In the courtroom audience on March 24 were Abe Plummer and Martin Leroy Johnson, two of the protest ringleaders also arrested and waiting for their own trials.

All of 19 years old, they were told they were criminals for singing and sitting in a white waiting room - no matter that they were honor students and officers of their class and wore suits.

And into court comes Perry, with his soft voice and law books and black skin just like theirs.

"He was so good, we thought we might win," Johnson told me once, about Perry. Johnson later became the mathematics professor emeritus at the University of Maryland. Plummer would become the superintendent of two school systems.

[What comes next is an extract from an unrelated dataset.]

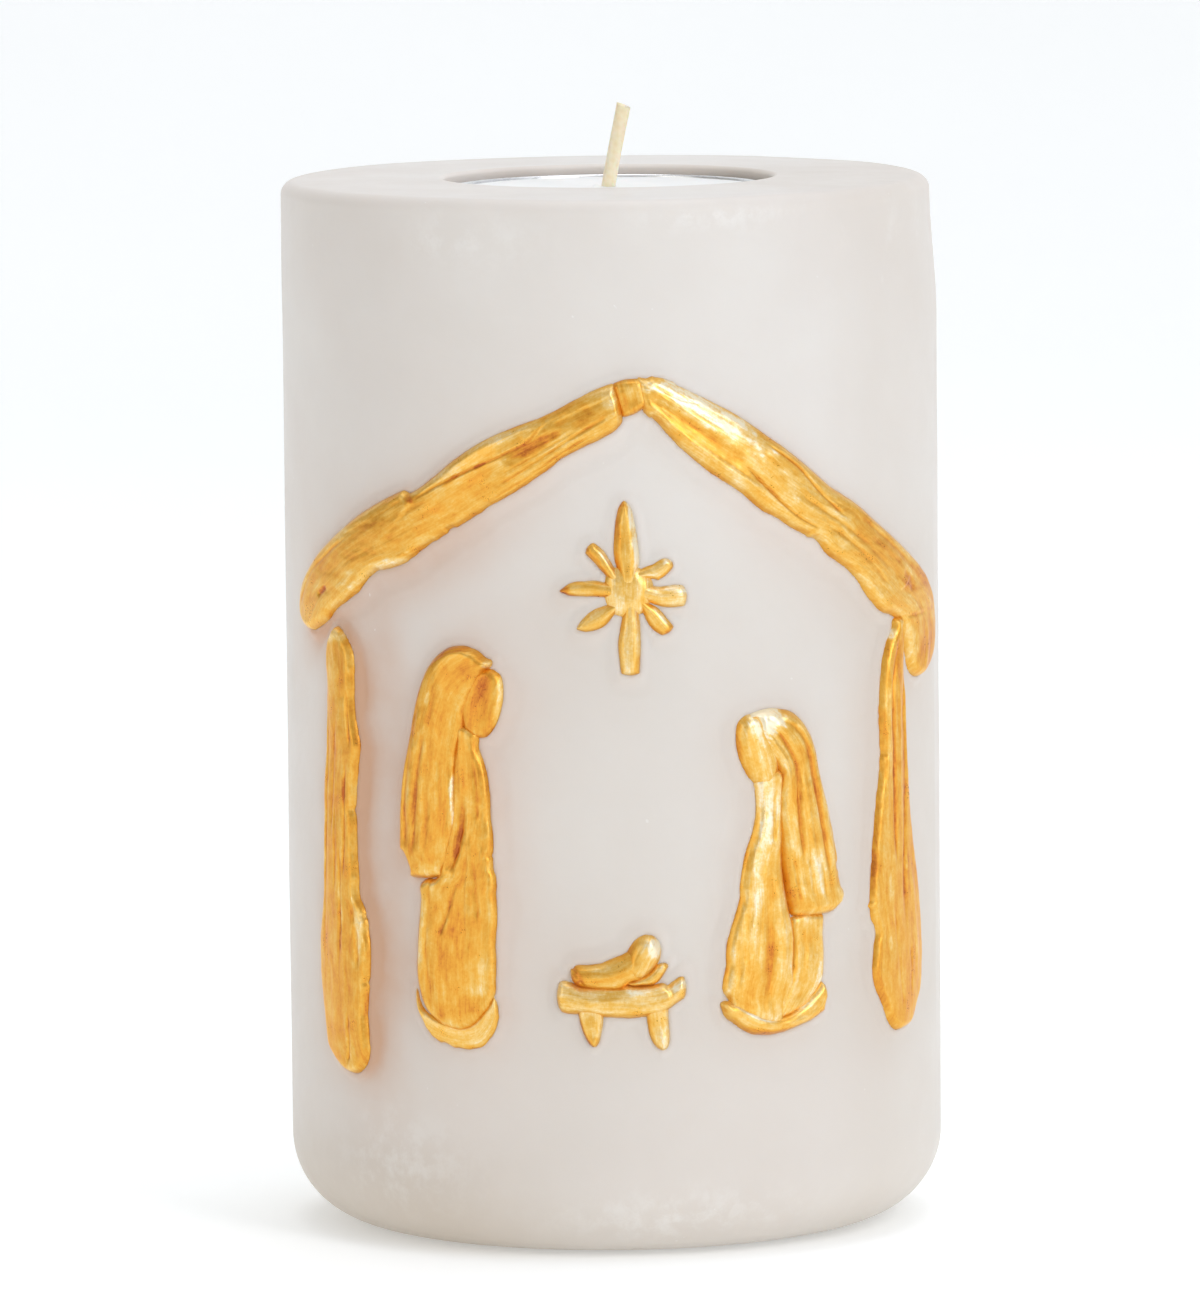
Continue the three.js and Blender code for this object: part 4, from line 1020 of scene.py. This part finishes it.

But a white judge who listened to a white prosecutor defending segregation found Leroy Henry guilty. Perry vowed to appeal.

Some of those appeals, added together over years, helped end segregation.

Matthew Perry told a court of law that day in 1960 that segregation was wrong and that blacks had the same rights as whites to try to right that wrong.

With those words, segregation, that tottering old monster covered with warts, started to die a little bit more in the South and America the day Matthew Perry came to Rock Hill.

"He was my mentor," said Wells, "and above all, he was a great man for all people in South Carolina - black and white."

But in 1960, Perry could only be great for blacks - Most whites didn't realize that Perry was being great for them, too, by chipping away at a society that was separate and unjust.

"Perry was a force for equality," said Dr. Horace Goggins, secretary of the Rock Hill NAACP in 1960. "Brilliant, well-spoken, quiet with his words. We knew he was destined for greatness."

Matthew Perry would be the first black federal judge in the South. The federal courthouse in Columbia is named for him. There is a bronze statue outside that courthouse of a black man, wearing glasses as Perry always wore, smiling.

Perry does not leave a legacy. He leaves a destroyer's wake.

Services

Perry's funeral will be at 11 a.m. Thursday at Brookland Baptist Church in West Columbia.